Written request: Starting at the line that has "shift = Pos(-box.center().X, -box.center().Y, -box.min.Z)" and stopping after the line that has "# at Y = 0, the", reproduce the listing below exactly; omit everything else.

Information shown:

----

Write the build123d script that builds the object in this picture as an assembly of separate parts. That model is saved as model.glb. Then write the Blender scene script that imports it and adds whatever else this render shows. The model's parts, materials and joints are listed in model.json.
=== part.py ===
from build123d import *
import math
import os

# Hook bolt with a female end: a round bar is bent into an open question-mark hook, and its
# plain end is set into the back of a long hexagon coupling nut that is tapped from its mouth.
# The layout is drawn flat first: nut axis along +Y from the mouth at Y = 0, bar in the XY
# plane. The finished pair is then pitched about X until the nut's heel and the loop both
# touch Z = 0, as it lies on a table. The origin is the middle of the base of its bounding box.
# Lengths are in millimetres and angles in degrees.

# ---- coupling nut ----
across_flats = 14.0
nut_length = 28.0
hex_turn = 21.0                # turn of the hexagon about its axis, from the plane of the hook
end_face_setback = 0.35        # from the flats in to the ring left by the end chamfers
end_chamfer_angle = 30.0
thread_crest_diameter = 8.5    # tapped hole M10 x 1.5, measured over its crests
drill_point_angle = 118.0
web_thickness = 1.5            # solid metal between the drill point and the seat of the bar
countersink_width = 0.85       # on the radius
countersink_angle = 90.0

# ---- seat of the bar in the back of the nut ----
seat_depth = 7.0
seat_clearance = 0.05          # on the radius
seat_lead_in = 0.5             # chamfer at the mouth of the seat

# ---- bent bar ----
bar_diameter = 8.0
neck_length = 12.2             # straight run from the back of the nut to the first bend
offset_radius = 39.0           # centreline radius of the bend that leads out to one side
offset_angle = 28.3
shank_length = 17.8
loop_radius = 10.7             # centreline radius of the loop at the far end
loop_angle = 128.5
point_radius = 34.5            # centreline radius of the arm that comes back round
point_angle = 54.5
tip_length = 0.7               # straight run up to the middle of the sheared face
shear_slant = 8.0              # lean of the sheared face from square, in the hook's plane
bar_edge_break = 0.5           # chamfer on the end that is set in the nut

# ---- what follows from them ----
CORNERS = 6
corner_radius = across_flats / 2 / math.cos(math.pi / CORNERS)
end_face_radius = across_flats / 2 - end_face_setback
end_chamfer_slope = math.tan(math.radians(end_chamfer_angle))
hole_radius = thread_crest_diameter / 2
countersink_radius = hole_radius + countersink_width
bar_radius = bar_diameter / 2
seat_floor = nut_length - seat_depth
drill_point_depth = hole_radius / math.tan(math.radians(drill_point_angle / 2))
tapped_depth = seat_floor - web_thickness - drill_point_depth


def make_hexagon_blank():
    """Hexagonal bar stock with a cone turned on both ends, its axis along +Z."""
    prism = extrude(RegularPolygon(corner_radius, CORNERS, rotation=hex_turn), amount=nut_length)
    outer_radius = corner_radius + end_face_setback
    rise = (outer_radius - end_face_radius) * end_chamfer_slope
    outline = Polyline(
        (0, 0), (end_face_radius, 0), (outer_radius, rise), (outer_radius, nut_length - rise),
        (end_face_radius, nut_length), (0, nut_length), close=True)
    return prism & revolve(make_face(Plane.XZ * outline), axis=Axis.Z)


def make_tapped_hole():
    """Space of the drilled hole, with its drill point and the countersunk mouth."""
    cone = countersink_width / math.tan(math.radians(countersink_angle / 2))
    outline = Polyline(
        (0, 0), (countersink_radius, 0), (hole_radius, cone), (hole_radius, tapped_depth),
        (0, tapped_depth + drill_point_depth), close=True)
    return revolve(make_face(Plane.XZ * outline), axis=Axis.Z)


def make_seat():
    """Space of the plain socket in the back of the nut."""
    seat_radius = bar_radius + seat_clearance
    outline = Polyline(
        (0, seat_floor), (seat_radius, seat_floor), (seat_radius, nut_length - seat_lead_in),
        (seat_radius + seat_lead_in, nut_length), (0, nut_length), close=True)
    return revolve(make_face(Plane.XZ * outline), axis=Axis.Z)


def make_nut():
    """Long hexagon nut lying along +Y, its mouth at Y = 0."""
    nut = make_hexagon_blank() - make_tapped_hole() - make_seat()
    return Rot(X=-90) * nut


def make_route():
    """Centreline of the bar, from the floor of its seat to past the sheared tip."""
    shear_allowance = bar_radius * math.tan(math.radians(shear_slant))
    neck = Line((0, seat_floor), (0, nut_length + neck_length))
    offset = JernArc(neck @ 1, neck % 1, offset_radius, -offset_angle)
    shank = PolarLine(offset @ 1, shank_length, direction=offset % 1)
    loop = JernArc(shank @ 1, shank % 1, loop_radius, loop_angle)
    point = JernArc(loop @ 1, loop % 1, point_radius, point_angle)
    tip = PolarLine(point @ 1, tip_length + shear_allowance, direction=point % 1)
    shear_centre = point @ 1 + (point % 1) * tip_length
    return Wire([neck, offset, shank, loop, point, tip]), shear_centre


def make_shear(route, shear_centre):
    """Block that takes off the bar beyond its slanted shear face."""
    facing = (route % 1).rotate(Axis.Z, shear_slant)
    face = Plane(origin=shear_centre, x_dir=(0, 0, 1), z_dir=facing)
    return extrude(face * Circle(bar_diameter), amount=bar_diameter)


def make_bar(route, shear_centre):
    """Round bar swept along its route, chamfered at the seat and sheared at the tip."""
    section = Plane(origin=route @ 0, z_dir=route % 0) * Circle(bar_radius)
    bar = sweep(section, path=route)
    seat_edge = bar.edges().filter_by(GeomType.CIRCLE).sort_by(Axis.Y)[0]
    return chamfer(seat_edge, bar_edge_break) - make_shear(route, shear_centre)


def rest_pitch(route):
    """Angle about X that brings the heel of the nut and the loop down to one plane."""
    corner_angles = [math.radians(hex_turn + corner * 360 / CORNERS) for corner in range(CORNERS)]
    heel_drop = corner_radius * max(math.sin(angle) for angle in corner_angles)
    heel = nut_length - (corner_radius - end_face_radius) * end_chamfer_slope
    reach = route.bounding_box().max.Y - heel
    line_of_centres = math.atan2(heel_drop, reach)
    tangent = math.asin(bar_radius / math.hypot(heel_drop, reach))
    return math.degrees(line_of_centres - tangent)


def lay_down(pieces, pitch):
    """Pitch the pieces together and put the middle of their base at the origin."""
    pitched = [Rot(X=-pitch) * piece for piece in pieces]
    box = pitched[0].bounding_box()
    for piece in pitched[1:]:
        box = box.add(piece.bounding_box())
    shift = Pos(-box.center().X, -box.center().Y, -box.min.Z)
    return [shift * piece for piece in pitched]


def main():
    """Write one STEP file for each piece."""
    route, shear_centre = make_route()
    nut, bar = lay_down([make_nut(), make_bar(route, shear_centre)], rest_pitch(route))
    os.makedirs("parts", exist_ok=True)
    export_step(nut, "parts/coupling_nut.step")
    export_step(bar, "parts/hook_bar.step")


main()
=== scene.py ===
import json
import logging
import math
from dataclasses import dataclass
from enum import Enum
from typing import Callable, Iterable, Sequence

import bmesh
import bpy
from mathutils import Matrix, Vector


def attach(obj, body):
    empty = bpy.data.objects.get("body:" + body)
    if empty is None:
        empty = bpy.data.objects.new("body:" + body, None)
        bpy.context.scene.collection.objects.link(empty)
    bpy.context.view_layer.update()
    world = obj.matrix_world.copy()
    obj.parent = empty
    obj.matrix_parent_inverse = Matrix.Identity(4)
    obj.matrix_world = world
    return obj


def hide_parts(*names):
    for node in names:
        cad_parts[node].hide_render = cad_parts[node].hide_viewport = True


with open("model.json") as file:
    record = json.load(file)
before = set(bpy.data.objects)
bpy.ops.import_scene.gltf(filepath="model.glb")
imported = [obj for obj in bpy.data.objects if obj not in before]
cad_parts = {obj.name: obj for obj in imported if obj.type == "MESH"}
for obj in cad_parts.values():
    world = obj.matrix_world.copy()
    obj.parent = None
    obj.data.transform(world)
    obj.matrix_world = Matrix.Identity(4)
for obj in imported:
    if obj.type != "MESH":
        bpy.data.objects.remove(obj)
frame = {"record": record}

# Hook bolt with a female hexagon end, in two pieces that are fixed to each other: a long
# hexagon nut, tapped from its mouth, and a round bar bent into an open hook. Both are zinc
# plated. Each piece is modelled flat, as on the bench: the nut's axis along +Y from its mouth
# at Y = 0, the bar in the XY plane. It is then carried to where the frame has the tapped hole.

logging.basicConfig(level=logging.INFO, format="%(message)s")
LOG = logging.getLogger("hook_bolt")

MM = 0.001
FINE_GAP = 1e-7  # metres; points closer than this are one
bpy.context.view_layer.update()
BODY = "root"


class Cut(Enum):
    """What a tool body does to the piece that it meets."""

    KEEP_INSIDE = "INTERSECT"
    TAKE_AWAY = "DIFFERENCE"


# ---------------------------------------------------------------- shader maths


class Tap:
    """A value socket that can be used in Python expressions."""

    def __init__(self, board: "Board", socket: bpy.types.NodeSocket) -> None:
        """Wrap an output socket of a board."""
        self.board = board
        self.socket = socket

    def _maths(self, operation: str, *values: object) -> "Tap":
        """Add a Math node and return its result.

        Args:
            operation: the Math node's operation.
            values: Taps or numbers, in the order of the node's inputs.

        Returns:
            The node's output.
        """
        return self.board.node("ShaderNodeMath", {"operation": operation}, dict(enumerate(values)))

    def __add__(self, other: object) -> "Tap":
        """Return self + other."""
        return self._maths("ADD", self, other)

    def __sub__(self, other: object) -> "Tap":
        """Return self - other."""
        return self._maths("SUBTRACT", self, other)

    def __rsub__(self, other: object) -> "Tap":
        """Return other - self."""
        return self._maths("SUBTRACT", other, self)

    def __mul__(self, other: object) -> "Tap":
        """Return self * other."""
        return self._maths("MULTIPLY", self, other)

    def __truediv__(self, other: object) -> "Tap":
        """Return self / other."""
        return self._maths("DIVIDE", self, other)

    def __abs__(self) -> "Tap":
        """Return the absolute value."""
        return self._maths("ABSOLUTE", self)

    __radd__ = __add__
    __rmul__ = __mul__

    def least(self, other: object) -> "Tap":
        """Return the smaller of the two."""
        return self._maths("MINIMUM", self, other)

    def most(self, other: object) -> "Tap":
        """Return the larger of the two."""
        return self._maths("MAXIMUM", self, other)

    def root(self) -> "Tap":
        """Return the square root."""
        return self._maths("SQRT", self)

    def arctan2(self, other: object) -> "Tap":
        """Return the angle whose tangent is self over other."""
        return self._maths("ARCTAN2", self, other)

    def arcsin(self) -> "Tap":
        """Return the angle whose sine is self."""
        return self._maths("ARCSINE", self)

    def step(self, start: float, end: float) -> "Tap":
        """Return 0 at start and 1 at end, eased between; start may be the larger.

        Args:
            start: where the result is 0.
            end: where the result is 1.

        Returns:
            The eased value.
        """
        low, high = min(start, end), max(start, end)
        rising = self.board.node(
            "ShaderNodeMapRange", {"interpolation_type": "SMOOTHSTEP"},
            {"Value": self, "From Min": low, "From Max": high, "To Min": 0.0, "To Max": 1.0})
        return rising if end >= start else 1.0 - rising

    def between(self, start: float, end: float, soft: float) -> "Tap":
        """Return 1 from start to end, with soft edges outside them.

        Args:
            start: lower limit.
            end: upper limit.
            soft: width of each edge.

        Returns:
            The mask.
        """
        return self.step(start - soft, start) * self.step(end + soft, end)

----

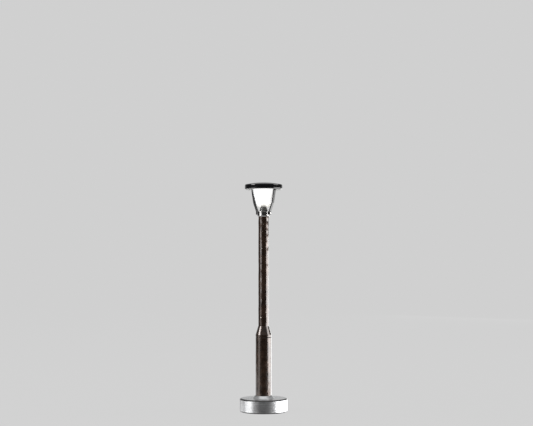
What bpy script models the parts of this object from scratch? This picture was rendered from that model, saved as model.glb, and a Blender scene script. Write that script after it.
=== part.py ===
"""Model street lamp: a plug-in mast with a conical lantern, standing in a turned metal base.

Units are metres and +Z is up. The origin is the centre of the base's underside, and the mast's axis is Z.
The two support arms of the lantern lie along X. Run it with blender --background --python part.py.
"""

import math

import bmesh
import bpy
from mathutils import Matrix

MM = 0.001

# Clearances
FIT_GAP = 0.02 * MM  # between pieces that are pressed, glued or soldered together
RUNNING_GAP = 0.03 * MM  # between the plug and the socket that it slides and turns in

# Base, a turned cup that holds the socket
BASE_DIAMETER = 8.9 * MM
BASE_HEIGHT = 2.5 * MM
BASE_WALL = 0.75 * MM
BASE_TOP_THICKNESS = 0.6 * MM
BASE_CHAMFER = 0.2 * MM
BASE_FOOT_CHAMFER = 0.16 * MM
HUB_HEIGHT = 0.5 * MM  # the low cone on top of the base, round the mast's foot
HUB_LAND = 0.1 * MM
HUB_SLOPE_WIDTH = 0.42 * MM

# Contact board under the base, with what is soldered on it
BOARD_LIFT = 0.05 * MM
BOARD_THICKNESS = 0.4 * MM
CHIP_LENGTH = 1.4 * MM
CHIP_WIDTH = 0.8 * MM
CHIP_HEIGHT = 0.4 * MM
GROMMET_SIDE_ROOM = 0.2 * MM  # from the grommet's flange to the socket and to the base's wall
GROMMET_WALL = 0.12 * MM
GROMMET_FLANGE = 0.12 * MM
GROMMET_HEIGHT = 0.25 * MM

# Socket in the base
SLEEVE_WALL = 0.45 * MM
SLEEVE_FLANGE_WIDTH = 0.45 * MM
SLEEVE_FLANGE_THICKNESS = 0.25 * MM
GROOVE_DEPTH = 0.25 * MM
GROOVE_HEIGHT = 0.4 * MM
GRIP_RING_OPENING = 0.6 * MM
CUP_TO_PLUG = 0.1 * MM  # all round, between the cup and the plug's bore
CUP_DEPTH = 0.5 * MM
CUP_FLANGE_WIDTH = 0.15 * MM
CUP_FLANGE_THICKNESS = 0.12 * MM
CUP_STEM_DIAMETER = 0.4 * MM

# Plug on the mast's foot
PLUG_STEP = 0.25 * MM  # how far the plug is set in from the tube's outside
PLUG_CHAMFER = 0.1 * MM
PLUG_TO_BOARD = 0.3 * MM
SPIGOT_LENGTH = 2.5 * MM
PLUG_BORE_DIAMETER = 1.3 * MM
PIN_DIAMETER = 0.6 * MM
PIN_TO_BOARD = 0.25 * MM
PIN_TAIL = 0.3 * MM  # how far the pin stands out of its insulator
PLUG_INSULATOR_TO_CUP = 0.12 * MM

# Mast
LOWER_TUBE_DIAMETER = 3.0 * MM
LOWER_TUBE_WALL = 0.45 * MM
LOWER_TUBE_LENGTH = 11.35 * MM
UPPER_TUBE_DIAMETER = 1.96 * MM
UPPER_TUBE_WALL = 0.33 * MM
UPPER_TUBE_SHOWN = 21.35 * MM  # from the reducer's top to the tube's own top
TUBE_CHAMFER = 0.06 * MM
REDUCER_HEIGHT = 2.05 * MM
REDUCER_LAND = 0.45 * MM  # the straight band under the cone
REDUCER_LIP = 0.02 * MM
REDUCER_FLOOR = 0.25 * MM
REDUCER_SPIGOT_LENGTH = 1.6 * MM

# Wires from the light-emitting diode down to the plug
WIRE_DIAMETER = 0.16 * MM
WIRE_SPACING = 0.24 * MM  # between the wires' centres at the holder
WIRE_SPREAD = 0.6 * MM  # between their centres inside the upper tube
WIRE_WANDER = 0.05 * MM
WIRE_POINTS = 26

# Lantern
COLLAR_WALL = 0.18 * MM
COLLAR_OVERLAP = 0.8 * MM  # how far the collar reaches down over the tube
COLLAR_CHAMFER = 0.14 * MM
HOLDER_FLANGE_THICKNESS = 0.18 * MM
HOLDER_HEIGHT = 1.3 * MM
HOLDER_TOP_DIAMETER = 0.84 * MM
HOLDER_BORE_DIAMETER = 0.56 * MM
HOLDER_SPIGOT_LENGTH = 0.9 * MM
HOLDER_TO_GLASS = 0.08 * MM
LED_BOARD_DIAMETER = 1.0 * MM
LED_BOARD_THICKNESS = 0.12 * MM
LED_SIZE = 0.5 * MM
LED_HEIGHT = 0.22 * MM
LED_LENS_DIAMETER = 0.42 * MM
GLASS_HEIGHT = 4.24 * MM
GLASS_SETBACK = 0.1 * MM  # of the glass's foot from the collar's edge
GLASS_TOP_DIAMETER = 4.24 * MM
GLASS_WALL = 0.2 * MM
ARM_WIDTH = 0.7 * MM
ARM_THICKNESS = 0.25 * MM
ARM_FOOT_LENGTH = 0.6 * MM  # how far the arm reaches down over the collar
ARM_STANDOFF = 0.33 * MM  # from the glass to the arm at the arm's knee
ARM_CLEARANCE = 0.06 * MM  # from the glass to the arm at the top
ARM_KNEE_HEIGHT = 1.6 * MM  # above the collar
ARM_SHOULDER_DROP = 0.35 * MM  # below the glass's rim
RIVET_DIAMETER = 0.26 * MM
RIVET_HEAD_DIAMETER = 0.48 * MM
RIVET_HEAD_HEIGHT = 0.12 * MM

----

Result for this exercise:
    shift = Pos(-box.center().X, -box.center().Y, -box.min.Z)
    return [shift * piece for piece in pitched]


def main():
    """Write one STEP file for each piece."""
    route, shear_centre = make_route()
    nut, bar = lay_down([make_nut(), make_bar(route, shear_centre)], rest_pitch(route))
    os.makedirs("parts", exist_ok=True)
    export_step(nut, "parts/coupling_nut.step")
    export_step(bar, "parts/hook_bar.step")


main()
=== scene.py ===
import json
import logging
import math
from dataclasses import dataclass
from enum import Enum
from typing import Callable, Iterable, Sequence

import bmesh
import bpy
from mathutils import Matrix, Vector


def attach(obj, body):
    empty = bpy.data.objects.get("body:" + body)
    if empty is None:
        empty = bpy.data.objects.new("body:" + body, None)
        bpy.context.scene.collection.objects.link(empty)
    bpy.context.view_layer.update()
    world = obj.matrix_world.copy()
    obj.parent = empty
    obj.matrix_parent_inverse = Matrix.Identity(4)
    obj.matrix_world = world
    return obj


def hide_parts(*names):
    for node in names:
        cad_parts[node].hide_render = cad_parts[node].hide_viewport = True


with open("model.json") as file:
    record = json.load(file)
before = set(bpy.data.objects)
bpy.ops.import_scene.gltf(filepath="model.glb")
imported = [obj for obj in bpy.data.objects if obj not in before]
cad_parts = {obj.name: obj for obj in imported if obj.type == "MESH"}
for obj in cad_parts.values():
    world = obj.matrix_world.copy()
    obj.parent = None
    obj.data.transform(world)
    obj.matrix_world = Matrix.Identity(4)
for obj in imported:
    if obj.type != "MESH":
        bpy.data.objects.remove(obj)
frame = {"record": record}

# Hook bolt with a female hexagon end, in two pieces that are fixed to each other: a long
# hexagon nut, tapped from its mouth, and a round bar bent into an open hook. Both are zinc
# plated. Each piece is modelled flat, as on the bench: the nut's axis along +Y from its mouth
# at Y = 0, the bar in the XY plane. It is then carried to where the frame has the tapped hole.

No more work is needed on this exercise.